Once I found out that I may have to have a cesarean section in order to "deliver" my baby instead of giving birth to him, a lot of my excitement for classes such as these went out the window. I stopped looking in to them in fear of getting my hopes up for a natural vaginal delivery.

Today, my friend Kori called me and asked me if I'd be interested in taking a hypnobirthing class with her, and her husband. I was instantly excited and felt that with my positive thinking, maybe, just maybe I could still have the natural birth that I want. When I went on to the hypnobirthing website, I found several bits of information that it can also be beneficial to mothers who have to have a necessary cesarean section! Where do I sign up?

I'm excited to start this class, it's going to be once a week for 9 weeks. Crazy, thinking that I am due in just 17 short weeks, the timing will be perfect. It will also be a great experience to go through this class with another couple that we are friends with! (She is due just 4 weeks after me).

"When you change the way you view birth,


the way you birth will change."


-Marie F. Mongan

Friday, January 21, 2011

Thoughts and fears



I'm having a hard time accepting the fact that my only choice for delivery may be a c-section. The number one thing that matters is that I have a healthy baby boy in my arms, but how he gets here has always been something I took for granted.

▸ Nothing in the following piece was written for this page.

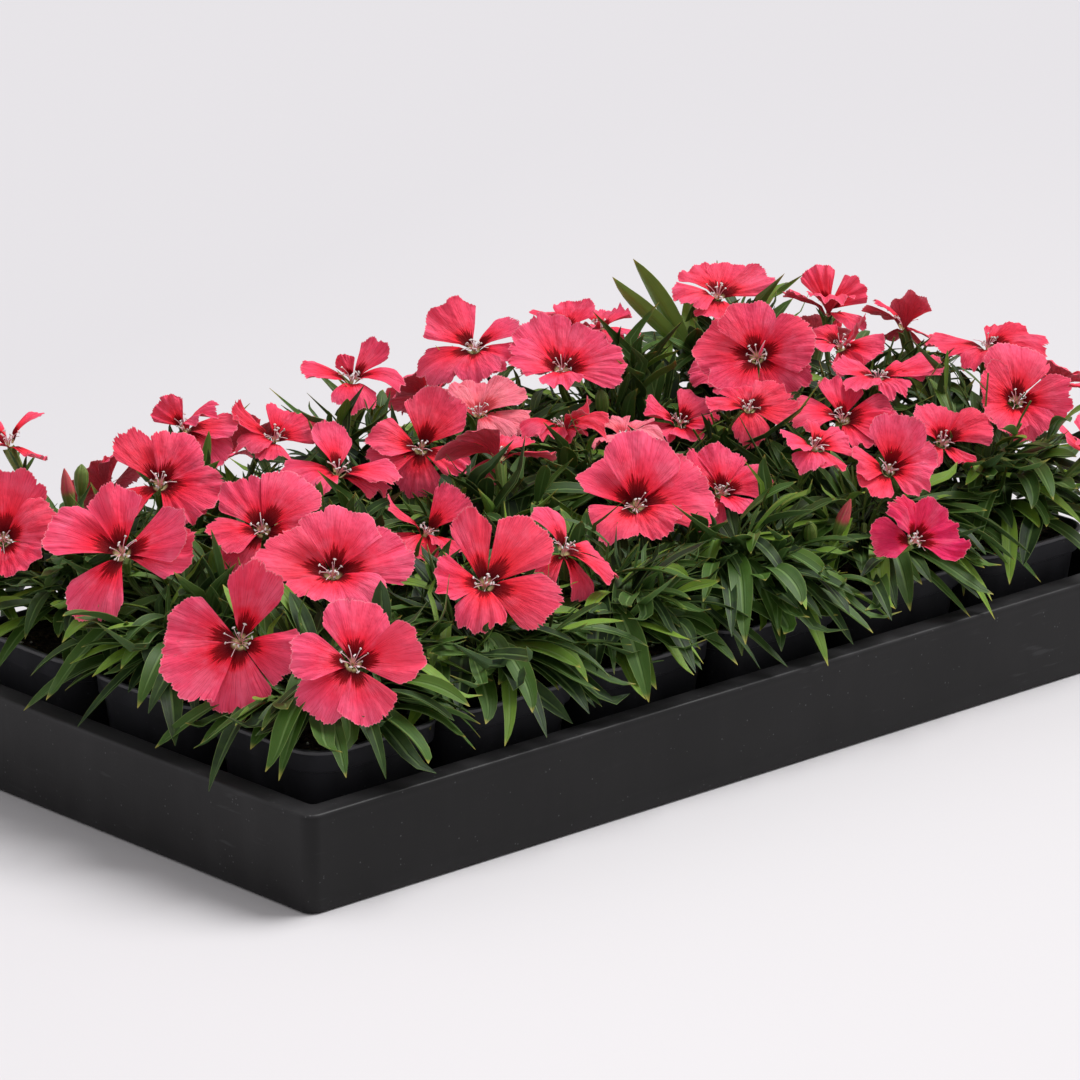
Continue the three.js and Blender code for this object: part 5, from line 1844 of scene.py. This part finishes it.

I gave birth to Joey completely natural, almost 12 years ago. Even when I was 19, I felt strongly about natural, drug free births and the thought never crossed my mind that I would have to have a c-section. Now, going into this pregnancy the thought never crossed my mind either. From the moment that we started talking about trying to get pregnant, I had talked with my husband about my birthing beliefs. It's so hard for me to accept the possibility and I'm just not sure how to "get over it" and just accept reality. Millions of women go through the surgery method of birth and they recover just fine, as do their babies. I just never thought I might be one of those women.

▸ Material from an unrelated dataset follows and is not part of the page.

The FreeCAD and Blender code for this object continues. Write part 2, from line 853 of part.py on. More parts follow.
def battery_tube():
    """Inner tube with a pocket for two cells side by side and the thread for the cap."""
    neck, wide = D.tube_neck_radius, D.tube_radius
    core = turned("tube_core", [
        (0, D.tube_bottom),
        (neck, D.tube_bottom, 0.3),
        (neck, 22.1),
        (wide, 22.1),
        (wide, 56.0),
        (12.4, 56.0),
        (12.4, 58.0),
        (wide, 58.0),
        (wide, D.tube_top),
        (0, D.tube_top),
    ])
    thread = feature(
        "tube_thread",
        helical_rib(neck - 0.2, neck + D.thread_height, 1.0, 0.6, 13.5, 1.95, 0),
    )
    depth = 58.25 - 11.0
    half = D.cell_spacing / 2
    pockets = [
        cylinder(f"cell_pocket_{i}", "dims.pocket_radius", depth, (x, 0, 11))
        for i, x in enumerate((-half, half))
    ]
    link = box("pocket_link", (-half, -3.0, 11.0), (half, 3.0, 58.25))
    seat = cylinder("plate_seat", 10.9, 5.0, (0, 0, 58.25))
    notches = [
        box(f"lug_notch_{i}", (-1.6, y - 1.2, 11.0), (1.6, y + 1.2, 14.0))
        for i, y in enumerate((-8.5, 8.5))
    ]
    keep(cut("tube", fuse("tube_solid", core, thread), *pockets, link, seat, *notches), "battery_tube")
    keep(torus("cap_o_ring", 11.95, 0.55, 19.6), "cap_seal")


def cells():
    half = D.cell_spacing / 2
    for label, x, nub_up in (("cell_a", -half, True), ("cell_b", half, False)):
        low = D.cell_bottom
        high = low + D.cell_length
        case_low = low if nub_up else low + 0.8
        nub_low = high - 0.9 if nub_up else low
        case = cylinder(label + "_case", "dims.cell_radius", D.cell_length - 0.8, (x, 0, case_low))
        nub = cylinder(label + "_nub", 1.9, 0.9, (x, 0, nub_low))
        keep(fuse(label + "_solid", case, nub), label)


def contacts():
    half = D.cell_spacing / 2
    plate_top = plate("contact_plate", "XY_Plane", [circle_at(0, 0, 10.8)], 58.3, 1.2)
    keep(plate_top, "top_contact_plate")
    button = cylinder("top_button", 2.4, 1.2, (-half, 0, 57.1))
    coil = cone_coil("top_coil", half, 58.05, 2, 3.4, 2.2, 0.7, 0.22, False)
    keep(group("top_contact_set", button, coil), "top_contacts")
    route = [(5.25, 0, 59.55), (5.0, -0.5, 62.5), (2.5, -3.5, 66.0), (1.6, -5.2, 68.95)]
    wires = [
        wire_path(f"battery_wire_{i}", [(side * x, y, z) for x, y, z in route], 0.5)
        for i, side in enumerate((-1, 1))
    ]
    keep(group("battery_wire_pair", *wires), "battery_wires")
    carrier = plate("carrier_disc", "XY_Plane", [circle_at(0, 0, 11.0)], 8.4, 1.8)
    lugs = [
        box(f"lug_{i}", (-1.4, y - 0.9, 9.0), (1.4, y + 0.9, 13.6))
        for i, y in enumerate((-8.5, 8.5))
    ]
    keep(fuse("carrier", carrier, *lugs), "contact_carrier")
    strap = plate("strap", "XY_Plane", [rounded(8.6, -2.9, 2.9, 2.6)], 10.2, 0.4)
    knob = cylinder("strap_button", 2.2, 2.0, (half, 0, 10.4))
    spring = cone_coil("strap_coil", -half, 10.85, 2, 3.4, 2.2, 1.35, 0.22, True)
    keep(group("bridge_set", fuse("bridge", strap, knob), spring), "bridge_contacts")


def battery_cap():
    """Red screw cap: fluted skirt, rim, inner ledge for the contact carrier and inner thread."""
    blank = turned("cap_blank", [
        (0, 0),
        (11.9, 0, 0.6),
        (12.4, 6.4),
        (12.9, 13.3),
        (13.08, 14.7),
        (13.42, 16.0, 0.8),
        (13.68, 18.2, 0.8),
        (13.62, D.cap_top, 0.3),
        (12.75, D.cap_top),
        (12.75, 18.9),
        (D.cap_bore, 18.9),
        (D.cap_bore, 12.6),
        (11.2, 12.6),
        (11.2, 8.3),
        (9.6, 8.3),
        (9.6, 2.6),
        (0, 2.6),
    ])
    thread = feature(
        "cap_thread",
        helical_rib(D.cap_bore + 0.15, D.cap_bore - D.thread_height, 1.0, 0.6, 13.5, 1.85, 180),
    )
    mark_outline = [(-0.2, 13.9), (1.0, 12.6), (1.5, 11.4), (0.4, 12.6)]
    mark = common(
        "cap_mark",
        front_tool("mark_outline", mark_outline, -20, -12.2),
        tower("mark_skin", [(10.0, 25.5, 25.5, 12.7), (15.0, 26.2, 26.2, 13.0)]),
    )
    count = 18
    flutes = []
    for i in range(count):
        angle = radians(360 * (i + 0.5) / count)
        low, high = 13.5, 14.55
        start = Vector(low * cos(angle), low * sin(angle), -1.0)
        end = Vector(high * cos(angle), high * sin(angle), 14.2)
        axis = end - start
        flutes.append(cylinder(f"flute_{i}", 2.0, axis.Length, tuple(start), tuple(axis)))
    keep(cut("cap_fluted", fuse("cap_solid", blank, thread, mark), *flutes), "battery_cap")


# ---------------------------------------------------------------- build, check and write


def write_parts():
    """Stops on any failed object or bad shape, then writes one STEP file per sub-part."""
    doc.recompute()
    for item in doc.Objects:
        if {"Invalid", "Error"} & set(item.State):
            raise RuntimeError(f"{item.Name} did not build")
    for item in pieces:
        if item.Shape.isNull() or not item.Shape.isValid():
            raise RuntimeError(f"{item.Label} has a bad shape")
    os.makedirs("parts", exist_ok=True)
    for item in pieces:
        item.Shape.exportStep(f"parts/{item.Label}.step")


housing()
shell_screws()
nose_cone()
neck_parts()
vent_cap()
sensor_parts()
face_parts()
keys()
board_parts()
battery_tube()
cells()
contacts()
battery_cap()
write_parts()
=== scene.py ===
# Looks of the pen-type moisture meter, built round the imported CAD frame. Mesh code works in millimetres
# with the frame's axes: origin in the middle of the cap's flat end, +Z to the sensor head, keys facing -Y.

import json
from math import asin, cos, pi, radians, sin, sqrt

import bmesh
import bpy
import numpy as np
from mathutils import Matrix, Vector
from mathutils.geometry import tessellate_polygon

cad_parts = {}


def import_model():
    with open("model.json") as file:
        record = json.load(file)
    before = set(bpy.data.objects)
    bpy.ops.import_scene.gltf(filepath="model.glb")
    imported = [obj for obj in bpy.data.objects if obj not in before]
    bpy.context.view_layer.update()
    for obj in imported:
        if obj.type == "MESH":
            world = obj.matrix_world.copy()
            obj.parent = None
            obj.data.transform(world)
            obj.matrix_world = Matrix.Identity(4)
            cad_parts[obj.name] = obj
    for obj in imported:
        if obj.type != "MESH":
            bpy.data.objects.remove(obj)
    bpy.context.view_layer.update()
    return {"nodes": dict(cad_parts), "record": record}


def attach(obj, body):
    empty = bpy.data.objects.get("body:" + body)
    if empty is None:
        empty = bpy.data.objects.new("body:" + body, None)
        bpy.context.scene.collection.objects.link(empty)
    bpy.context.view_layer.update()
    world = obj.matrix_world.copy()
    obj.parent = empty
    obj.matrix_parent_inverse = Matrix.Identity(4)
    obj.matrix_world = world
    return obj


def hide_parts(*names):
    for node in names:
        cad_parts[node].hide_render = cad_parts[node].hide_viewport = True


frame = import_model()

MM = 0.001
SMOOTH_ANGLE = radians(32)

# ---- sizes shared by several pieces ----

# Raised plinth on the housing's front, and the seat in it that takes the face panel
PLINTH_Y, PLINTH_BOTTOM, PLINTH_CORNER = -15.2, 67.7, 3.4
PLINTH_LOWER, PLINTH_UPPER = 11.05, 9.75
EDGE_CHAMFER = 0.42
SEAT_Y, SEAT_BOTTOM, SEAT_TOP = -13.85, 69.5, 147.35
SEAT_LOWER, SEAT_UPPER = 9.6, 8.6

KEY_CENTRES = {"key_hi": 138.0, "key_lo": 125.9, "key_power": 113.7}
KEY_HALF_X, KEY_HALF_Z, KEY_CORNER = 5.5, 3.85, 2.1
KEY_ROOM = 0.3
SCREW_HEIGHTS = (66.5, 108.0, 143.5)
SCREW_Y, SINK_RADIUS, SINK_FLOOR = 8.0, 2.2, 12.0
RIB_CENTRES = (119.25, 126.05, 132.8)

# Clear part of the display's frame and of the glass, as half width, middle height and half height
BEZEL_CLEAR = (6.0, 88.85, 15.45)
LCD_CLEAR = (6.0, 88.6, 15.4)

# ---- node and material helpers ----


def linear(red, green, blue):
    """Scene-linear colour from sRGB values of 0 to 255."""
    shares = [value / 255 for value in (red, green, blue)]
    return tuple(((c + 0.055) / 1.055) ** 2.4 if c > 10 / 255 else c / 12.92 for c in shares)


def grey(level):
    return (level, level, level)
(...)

I'm not going to lie. I'm scared and terrified. I don't want an epidural. It terrifies me to think of someone putting a needle in my already screwed up spine. I don't want to have dr's cut open my abdomen to remove the baby, I want him to come when he's ready and the natural way, so I can hold him and nurse him as soon as possible. I understand that if my condition doesn't get better, it's very dangerous to both me and baby if I was to try a vaginal delivery but I'm just praying that my condition gets better and I don't even have to worry about all of this crap! February 7 can't get here soon enough.

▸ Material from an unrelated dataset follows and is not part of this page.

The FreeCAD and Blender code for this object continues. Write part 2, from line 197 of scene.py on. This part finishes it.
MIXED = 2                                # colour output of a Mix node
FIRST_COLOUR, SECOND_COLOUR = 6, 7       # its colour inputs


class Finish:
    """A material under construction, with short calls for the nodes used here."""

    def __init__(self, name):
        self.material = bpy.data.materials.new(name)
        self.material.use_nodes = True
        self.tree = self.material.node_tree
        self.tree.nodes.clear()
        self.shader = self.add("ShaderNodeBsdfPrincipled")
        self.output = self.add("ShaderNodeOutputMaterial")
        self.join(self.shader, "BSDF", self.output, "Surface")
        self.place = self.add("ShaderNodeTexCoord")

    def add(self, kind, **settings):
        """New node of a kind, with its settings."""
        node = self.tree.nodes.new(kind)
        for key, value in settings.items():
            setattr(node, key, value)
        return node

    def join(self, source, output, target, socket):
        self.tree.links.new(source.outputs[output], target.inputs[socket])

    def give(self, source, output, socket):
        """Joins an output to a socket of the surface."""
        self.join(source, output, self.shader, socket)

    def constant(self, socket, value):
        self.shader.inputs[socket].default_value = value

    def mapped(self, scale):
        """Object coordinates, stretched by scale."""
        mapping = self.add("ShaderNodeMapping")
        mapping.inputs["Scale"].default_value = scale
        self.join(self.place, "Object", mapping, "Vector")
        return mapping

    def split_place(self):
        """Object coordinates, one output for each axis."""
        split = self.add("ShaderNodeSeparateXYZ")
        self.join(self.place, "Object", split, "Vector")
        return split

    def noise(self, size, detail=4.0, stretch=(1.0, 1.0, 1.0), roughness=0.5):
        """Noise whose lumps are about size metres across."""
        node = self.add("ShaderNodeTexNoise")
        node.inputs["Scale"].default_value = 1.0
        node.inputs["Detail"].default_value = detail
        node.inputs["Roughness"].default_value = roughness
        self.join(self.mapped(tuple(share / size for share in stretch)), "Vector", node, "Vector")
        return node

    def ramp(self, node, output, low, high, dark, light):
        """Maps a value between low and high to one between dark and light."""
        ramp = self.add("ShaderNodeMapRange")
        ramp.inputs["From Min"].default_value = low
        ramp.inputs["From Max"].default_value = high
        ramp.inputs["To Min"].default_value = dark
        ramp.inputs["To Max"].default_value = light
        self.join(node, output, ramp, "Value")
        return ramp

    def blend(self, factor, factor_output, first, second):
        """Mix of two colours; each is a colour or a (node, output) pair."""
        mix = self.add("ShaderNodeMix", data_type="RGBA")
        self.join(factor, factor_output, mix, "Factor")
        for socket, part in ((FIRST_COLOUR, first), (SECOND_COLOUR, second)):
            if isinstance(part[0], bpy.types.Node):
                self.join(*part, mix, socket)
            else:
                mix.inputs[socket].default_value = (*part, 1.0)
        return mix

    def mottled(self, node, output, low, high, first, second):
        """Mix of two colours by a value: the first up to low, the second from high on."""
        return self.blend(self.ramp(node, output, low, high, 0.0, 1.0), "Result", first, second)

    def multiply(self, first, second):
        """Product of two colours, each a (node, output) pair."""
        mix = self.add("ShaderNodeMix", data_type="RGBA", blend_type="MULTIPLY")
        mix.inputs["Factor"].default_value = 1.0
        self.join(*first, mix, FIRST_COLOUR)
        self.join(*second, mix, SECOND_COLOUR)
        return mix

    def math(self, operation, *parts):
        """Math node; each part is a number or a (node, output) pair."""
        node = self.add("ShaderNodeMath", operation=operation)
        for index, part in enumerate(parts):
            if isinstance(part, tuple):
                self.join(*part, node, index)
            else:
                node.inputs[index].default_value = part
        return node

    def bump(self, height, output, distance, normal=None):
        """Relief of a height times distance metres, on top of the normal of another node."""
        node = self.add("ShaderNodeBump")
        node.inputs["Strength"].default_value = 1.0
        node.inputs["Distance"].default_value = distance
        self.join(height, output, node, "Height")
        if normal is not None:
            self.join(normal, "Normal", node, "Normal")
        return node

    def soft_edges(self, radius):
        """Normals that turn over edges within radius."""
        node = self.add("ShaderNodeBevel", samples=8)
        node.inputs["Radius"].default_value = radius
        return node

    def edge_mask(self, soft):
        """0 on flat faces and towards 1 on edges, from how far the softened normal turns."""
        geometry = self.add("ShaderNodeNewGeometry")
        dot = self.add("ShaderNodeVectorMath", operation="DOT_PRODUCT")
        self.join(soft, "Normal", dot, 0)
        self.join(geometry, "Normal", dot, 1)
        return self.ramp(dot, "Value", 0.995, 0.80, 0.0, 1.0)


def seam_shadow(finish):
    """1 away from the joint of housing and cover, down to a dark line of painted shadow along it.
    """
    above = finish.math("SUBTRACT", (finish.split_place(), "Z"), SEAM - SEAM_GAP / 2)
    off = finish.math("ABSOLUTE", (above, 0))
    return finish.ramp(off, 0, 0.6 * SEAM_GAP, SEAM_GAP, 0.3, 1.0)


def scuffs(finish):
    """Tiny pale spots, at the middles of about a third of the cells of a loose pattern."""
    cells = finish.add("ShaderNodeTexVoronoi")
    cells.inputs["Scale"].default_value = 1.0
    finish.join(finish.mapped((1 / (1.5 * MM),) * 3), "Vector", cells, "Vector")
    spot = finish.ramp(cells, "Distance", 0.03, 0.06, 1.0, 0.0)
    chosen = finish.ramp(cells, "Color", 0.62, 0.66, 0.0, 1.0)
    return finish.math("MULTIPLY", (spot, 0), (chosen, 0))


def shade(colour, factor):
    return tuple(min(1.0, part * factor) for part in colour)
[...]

I've gained 12 pounds since the day I tested positive. I'm 21 weeks, 5 days and to me that seems like a lot of weight. I know that it's normal, and I'm going to gain weight but I'm sorry, no matter who you are, weight is weight and it's hard to swallow. I love seeing my growing belly, I just don't love seeing my growing butt. In the mirror it looks the same, but I can tell the difference when I try on certain clothes that fit me just two weeks ago... they are a little tight in the bottom area. My weight gain goal is 25 maybe 30 pounds. I'm hoping that I can stay on track and stay within those numbers especially if I do end up having to have a c-section, since I can't start exercising as soon after delivery.

I think the one thing I love more than anything is not just feeling little Honda move around but having Joey sit with his hand on my belly feeling his brothers little kicks and squirms. It truly is a happy mommy moment and I will never forget it. It's something that you can't ever get back so I'm enjoying every second of it. I'm not trying to hide my belly either, now that it actually looks like a pregnant belly and not just a beer belly and I really can't imagine what it's going to look like in another 12 weeks or even 15 weeks. It already seem so huge to me!!

Babies are a blessing and I am so thankful I am getting to experience all that motherhood brings. I may whine and complain but who doesn't? Deep down, I am thankful, compassionate and so happy to have another baby boy to call my own!